DEBT EXCHANGE AGREEMENT
EXHIBIT 10.14
This Debt Exchange Agreement (the “Agreement”) is made and entered into as of this 25th day of February, 2013, between Gold American Mining Corp., a Nevada corporation (“XXXX”), and Xxxxx Xxxxxxxxx, a citizen and resident of Davidson, North Carolina (“Xxxxxxxxx”), and also the President of XXXX.
WHEREAS, XXXX is indebted to Xxxxxxxxx pursuant to a promissory note, dated September 25, 2012, in the principal amount of $25,000 (the “Note”), a copy of which is attached as Exhibit A hereto.
WHEREAS, Xxxxxxxxx desires to exchange the Note in its entirety for 1,000,000 shares of newly issued restricted shares of common stock, $.00001 par value, of XXXX, which amounts to a an exchange ratio of $.025 per share.

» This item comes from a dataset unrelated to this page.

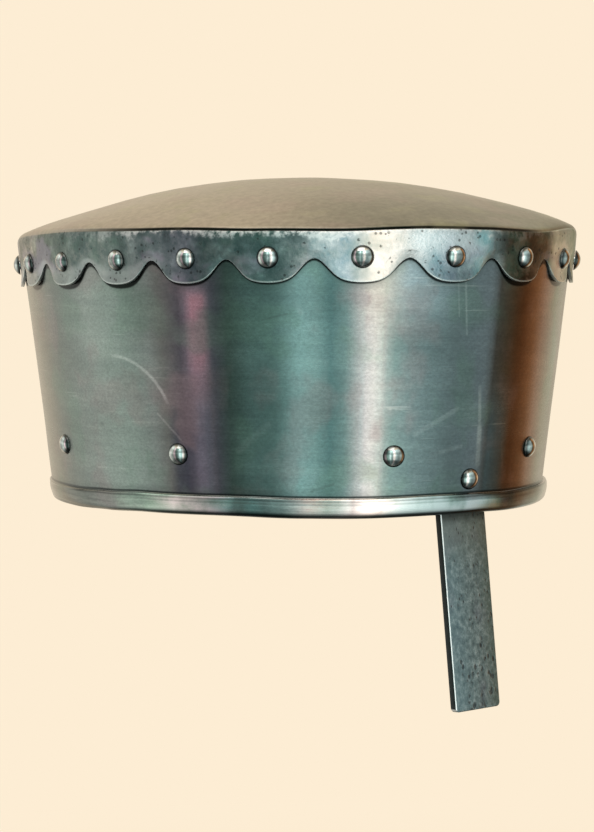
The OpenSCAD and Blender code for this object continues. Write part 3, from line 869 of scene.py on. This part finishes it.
def face_at(share, z):
    """The place on the band's outside at a share and height, and the way it faces."""
    a = angle_at(share)
    here = Vector((half_length(z) * OVAL * math.sin(a), -half_length(z) * math.cos(a), z))
    return here, Vector((math.sin(a) / OVAL, -math.cos(a), -SLOPE)).normalized()


def set_round(name, pattern, places, wobble=0.0):
    """Copies a piece to (share, height) places on the band, or off it, and joins the copies."""
    copies = []
    for share, z, *off in places:
        copy = pattern.copy()
        copy.data = pattern.data.copy()
        bpy.context.collection.objects.link(copy)
        here, way = face_at(share, z)
        here = here + way * sum(off)
        turn = way.to_track_quat("Z", "Y").to_matrix().to_4x4()
        spin = random.uniform(0, math.tau) if wobble else 0.0
        lean = Matrix.Rotation(random.uniform(-wobble, wobble), 4, "X") @ Matrix.Rotation(spin, 4, "Z")
        size = Matrix.Scale(1 + random.uniform(-wobble, wobble) * 0.8, 4)
        seat = turn @ lean @ size
        copy.matrix_world = Matrix.Translation(here) @ seat
        # How high each of its corners stands over its middle, in half head widths
        keep_on(copy, "rise", lambda place: (seat @ place).z / (HEAD_D / 2))
        copies.append(copy)
    bpy.data.objects.remove(pattern)
    bpy.ops.object.select_all(action="DESELECT")
    for copy in copies:
        copy.select_set(True)
    bpy.context.view_layer.objects.active = copies[0]
    bpy.ops.object.transform_apply(location=True, rotation=True, scale=True)
    if len(copies) > 1:
        bpy.ops.object.join()
    piece = bpy.context.active_object
    piece.name = name
    return piece


def liner_share(k):
    """Where the liner's rivets stand, marked out by hand and not quite even."""
    return (k + 0.5 + 0.066 * math.cos(math.radians(120 * (k + 0.5) + 43))) / LINER_RIVETS


random.seed(11)
scallop_middles = [k + 0.5 for k in range(SCALLOPS)]
crown_rivets = set_round(
    "crown_rivet_set",
    rivet(FLANGE_OFF + SEAT_GAP, -BAND_SHEET - SEAT_GAP),
    [((k + scallop_sway(k)) / SCALLOPS, CROWN_RIVET_Z) for k in scallop_middles],
    0.03,
)
done(crown_rivets, rivet_steel, "rivet_steel", "crown_rivets", smooth=50)
washer_off = -BAND_SHEET - LEATHER_GAP - LEATHER - SEAT_GAP - WASHER_BOW
liner_rivets = set_round(
    "liner_rivet_set",
    rivet(SEAT_GAP, washer_off - WASHER_T - TAIL_GAP),
    [(liner_share(k), LINER_RIVET_Z) for k in range(LINER_RIVETS)],
    0.03,
)
done(liner_rivets, rivet_steel, "rivet_steel", "liner_rivets", smooth=50)

# Nasal bar: a straight flat bar. Its upper leg lies flat inside the front of the band, and it is
# bent at the rim so that it leans forward over the nose. Its faces are as rolled, grey and pitted.
NASAL_WIDTH = 23.0
NASAL_THICK = 3.5
NASAL_DROP = 78.0
NASAL_LEAN = math.radians(7)
NASAL_CORNER = 1.8
NASAL_SUNK = 1.2
NASAL_GAP = 0.1
NASAL_RIVET_Z = 13.5
BEND_Z = 0.8
BEND_R = 6.0
nasal_top = BAND_TOP - NASAL_SUNK
inner_length = half_length(0) - BAND_SHEET
inner_width = half_length(0) * OVAL - BAND_SHEET
bow = inner_length * (1 - math.sqrt(1 - (NASAL_WIDTH / 2 / inner_width) ** 2))
nasal_off = -BAND_SHEET - bow - NASAL_GAP
nasal_foot = nasal_off - NASAL_THICK - SEAT_GAP
bend_half = (flare_angle + NASAL_LEAN) / 2
bend_tilt = flare_angle - bend_half
bend_y = -half_length(BEND_Z) - nasal_off - BEND_R / math.cos(bend_half) * math.cos(bend_tilt)
bend_z = BEND_Z - BEND_R / math.cos(bend_half) * math.sin(bend_tilt)


def leg_at(z, angle):
    """The middle of the bar's face at a height, on the leg that leans by angle from the bend."""
    t = (z - bend_z - BEND_R * math.sin(angle)) / math.cos(angle)
    return bend_y + BEND_R * math.cos(angle) - t * math.sin(angle), z


def flip(piece):
    """Turns all faces of a sheet the other way."""
    edit(piece)
    bpy.ops.mesh.select_all(action="SELECT")
    bpy.ops.mesh.flip_normals()
    bpy.ops.object.mode_set(mode="OBJECT")


stations = [leg_at(nasal_top, flare_angle), leg_at(50, flare_angle)]
for i in range(9):
    a = flare_angle - 2 * bend_half * i / 8
    stations.append((bend_y + BEND_R * math.cos(a), bend_z + BEND_R * math.sin(a)))
stations += [leg_at(z, -NASAL_LEAN) for z in (-15, -30, -45, -60, -NASAL_DROP)]
nasal_bar = start("nasal_bar_forging", bpy.ops.mesh.primitive_plane_add, size=1)
edit(nasal_bar)
bpy.ops.transform.resize(value=(NASAL_WIDTH, 1, 1))
(y0, z0), (y1, z1) = stations[:2]
pick(nasal_bar, lambda place: place.y > 0)
bpy.ops.transform.translate(value=(0, y0 - 0.5, z0))
pick(nasal_bar, lambda place: place.z < 1)
bpy.ops.transform.translate(value=(0, y1 + 0.5, z1))
for y, z in stations[2:]:
    bpy.ops.mesh.extrude_region_move(TRANSFORM_OT_translate={"value": (0, y - y1, z - z1)})
    y1, z1 = y, z
bpy.ops.mesh.bevel(offset=NASAL_CORNER, segments=6, affect="VERTICES")
bpy.ops.mesh.select_all(action="SELECT")
bpy.ops.mesh.normals_make_consistent(inside=False)
bpy.ops.object.mode_set(mode="OBJECT")
if sum(p.normal.y for p in nasal_bar.data.polygons) > 0:
    flip(nasal_bar)
finish_with(nasal_bar, "SOLIDIFY", thickness=NASAL_THICK, offset=-1)
break_edges(nasal_bar, 0.45, 3)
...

WHEREAS, XXXX desires for good and valuable consideration to exchange and have Xxxxxxxxx cancel the Note and issue 1,000,000 shares to Xxxxxxxxx, which exchange rate is in excess of the $.00001 par value per share of common stock, and XXXX believes that such exchange is in the best interests of the corporation.
WHEREAS, XXXX intends to issue the new shares to Xxxxxxxxx simultaneously with the closing under an Asset Purchase Agreement among, XXXX, Inception Resources LLC, Inception Development, Inc. and Xxxxxxxxx, dated the date hereof (the “Asset Purchase Agreement”).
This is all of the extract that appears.